What effect would the ECF have on the Cupp Patterson plan? I’m
not going to use dollar figures here because I don’t know which elements of the
formula the authors would want to apply it to. And I’m using ECF figures from
10 years ago. I don’t want to suggest that Cupp and Patterson have to figure
out how to find even more money than
they currently have.
However, what I can
do is show how the distributions work under the current Cupp Patterson plan and
how it would work if you applied the 10-year-old ECF to all of a district’s
funding (which is not how it would
work, but this is just an exercise). Here’s the result:
What you’ll see is that instead of only receiving 5 percent
of the formula’s benefit, the state’s Big 8 Urban districts (Akron, Canton,
Cincinnati, Cleveland, Columbus, Dayton, Toledo and Youngstown) would see about
¼ of the benefit with an ECF. Likewise, poor, rural and small town districts
would see about 1/3 of the benefit.
Meanwhile, the state’s wealthiest suburban districts would
see a small bump, or even a slight cut, depending on the category.

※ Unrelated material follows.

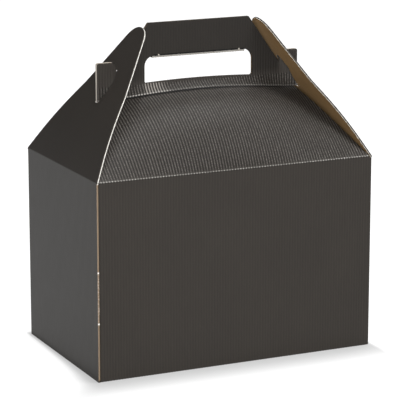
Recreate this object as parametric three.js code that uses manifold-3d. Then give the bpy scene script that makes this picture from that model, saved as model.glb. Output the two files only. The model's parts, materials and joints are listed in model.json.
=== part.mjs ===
// Gable box folded from one die-cut corrugated blank.
// Millimetres, +Z up, X along the front wall, the front wall faces -Y.
// The origin is the centre of the underside of the floor.
import * as THREE from 'three';
import { mergeVertices } from 'three/addons/utils/BufferGeometryUtils.js';
import Module from 'manifold-3d';

const wasm = await Module();
wasm.setup();

// Board
const board = 1.2;
const creasedBoard = 1.0;
const bendRadius = 0.7;
const plyGap = 0.3;
const jointGap = 0.3;

// Inside of the box below the eaves
const insideLength = 203.2;
const insideWidth = 123.8;
const insideDepth = 133.35;

// Roof panels: rise from the eave to the ridge crease, and how far they bulge
const roofRise = 41.2;
const eaveLap = 3;
const roofBulgeMiddle = 9;
const roofBulgeEdge = 0.6;
const ridgeBowOut = 7.5;
const ridgeBowUp = 5.5;
const ridgeBowEase = 1.5;

// Handle panels
const handleHeight = 51.6;
const handleTopLength = 76;
const holeLength = 82;
const holeHeight = 18.6;
const holeAboveRidge = 10.3;
const holeTopRadius = 7;
const holeBottomRadius = 1.5;
const tongueLength = 70;
const tongueHeight = 16;
const tongueCornerRadius = 5;

// Hooks at the ends of the handle panels
const hookReach = 16;
const hookRise = 5.9;
const hookCrownLength = 11.4;
const hookCornerRadius = 1.4;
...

I want to be extremely clear: I am not saying this is
how the distribution should look.
What I am saying
is that this is a lot closer to what a fair
distribution resembles. And since this is being dubbed the “Fair” education
funding plan, it would appear that an ECF-like mechanism could
significantly improve its fairness.
As this formula works its way through the legislature, it is
important to realize that the funding simulations released Friday will change.
That’s a given. And there are major challenges to find the additional revenue
the plan calls for.
The only way to ensure that the most benefit goes to the
most in need of those resources is to do what the Cupp Patterson plan states as
a goal – develop a fair education funding formula.
The current plan does the best job since EBM of calculating the elements of student need.
What the plan is missing is Han Solo -- something to bring everyone around to it. But there’s still time to
release him from the carbonite.
You just have to march into Jabba’s Palace and do it.